Frequently asked questions about Political Representation

What is political representation in AP Gov?

It's the activity of making citizens' voices, opinions, and perspectives present in political decision-making. In Unit 3, it explains why social movements invoked the equal protection clause and why affirmative action policies exist.

Is political representation the same as having the right to vote?

No. Voting is one pathway to representation, but a group can have voting rights and still be underrepresented in policymaking. That's why the civil rights movement kept pushing through protests, litigation, and legislation like the Civil Rights Act of 1964 even as voting access expanded.

How is political representation different from advocacy?

Advocacy is the activity of pushing for a cause (marches, lobbying, lawsuits), while representation is the goal of having your interests present in actual government decisions. Movements advocate in order to win representation.

Did the Supreme Court say affirmative action guarantees representation?

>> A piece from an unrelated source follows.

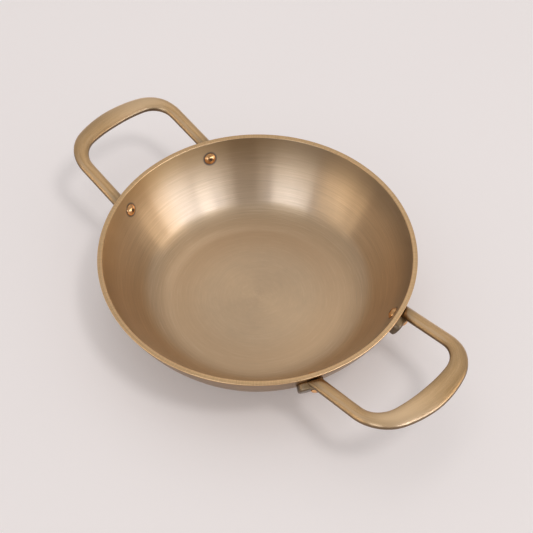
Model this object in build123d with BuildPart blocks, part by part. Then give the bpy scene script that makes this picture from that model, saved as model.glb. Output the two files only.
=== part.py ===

No. In Bakke (1978) the Court struck down racial quotas while allowing race as one admissions factor, and Gratz and Grutter (2003) refined that line. The Court has treated affirmative action as a debated remedy under the equal protection clause, not a guaranteed right to representation.

What does political representation have to do with the equal protection clause?

The Fourteenth Amendment's equal protection clause is the constitutional hook groups use to argue they deserve equal treatment and a real voice in government. The CED points to King's 'Letter from a Birmingham Jail,' the women's rights movement, and LGBTQ advocacy as examples of movements it supported and motivated.